Mr Netanyahu, unlike the last run of British prime ministers, has had himself invited to Washington by the President’s political rivals (make no mistake, if he didn’t want the invitation he wouldn’t have got the invitation), and he is going to go. He is going to Washinton at no personal risk to himself or his reputation, and he is going to do this less than two weeks before the Israeli election.
If I were uncharitable I would suggest that he’s paying this visit for electoral advantage, not for strategic advantage. For Mr Netanyahu this is all win. There is no down side.
So to wrap up this bit of Purim Foreign Policy:
The Supreme Ruler of Persia is not Haman, he’s the Supreme Ruler of Persia.
The President of the United States is not the Supreme Ruler of Persia, he leads the administration that has put the boots to the Supreme Ruler of Persia.

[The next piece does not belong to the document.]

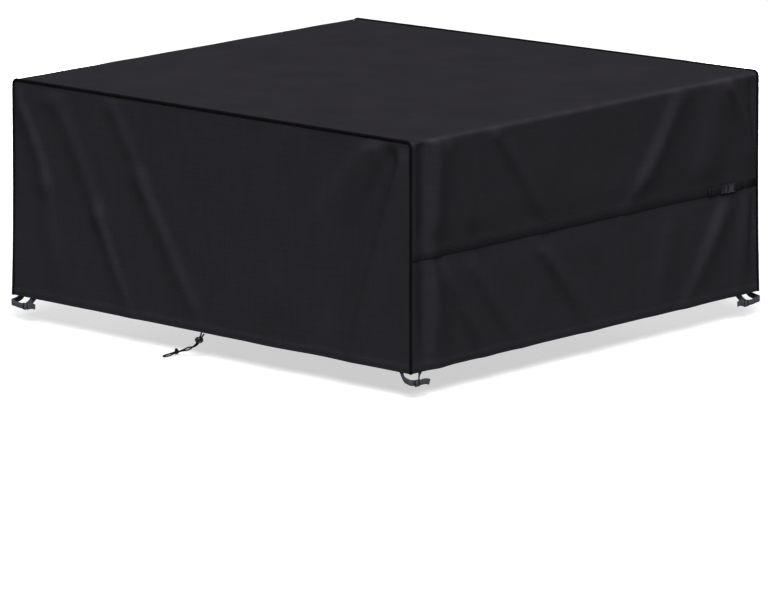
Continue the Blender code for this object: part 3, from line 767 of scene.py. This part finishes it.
def main_cloth(made_of):
    """The length of cloth that makes both plain walls and the top, hem to hem."""
    stations = section(0.0)
    columns = seam_spread(0.0, DEPTH, STEP * 1.12)
    rows = []
    flat = []
    painted_highlight = []

    def add_row(sign, station, inset, out, place, highlit):
        rows.append([main_point(station, u, sign, inset, out) for u in columns])
        flat.append([(u, sign * place) for u in columns])
        # painted highlight along the folded edges and the hem, uneven in patches
        highlight_patches = [noise.noise(Vector((u * 20, sign, 5.0))) for u in columns]
        painted_highlight.append([highlit * (0.6 + 0.4 * highlight_patch) for highlight_patch in highlight_patches])

    for sign in (-1, 1):
        half = []
        start = stations[-1].flat
        # painted highlight along the folded edge at the top and along the hem's edge
        for station in stations[:-1]:
            half.append((station, 0.0, 0.0, station.flat, painted_edge_highlight(station.flat - LENGTH / 2)))
        for row in hem_rows():
            highlit = painted_edge_highlight(row.drop - HEIGHT)
            half.append((wall_station(row.drop), row.inset, row.out, start + row.flat, highlit))
        if sign < 0:
            half = half[:0:-1]
        for station, inset, out, place, highlit in half:
            add_row(sign, station, inset, out, place, highlit)
    mesh = bmesh.new()
    add_grid(mesh, rows, flat, painted_highlight)
    piece = thickened(finished("main_cloth", mesh, made_of, closed=False), CLOTH, -1)
    return piece, 2 * (stations[-1].flat + hem_rows()[-1].flat)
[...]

The Prime Minister of Israel is not the lonely, vulnerable Queen Esther, quaking in terror as she risks her life by interceding for her people. He’s a politician up for re-election, about to address a Congress that loves him and hates his enemies, ready to bask in the Churchillian glow of statesmanship that comes of addressing Congress.
At the end of this particular story, the Supreme Ruler of Persia will not be impaled on a stake fifty cubits high. The Prime Minister of Israel will (based on yesterday’s Channel 10 poll) continue in power like Esther. The President of the United States will have an occasional drink.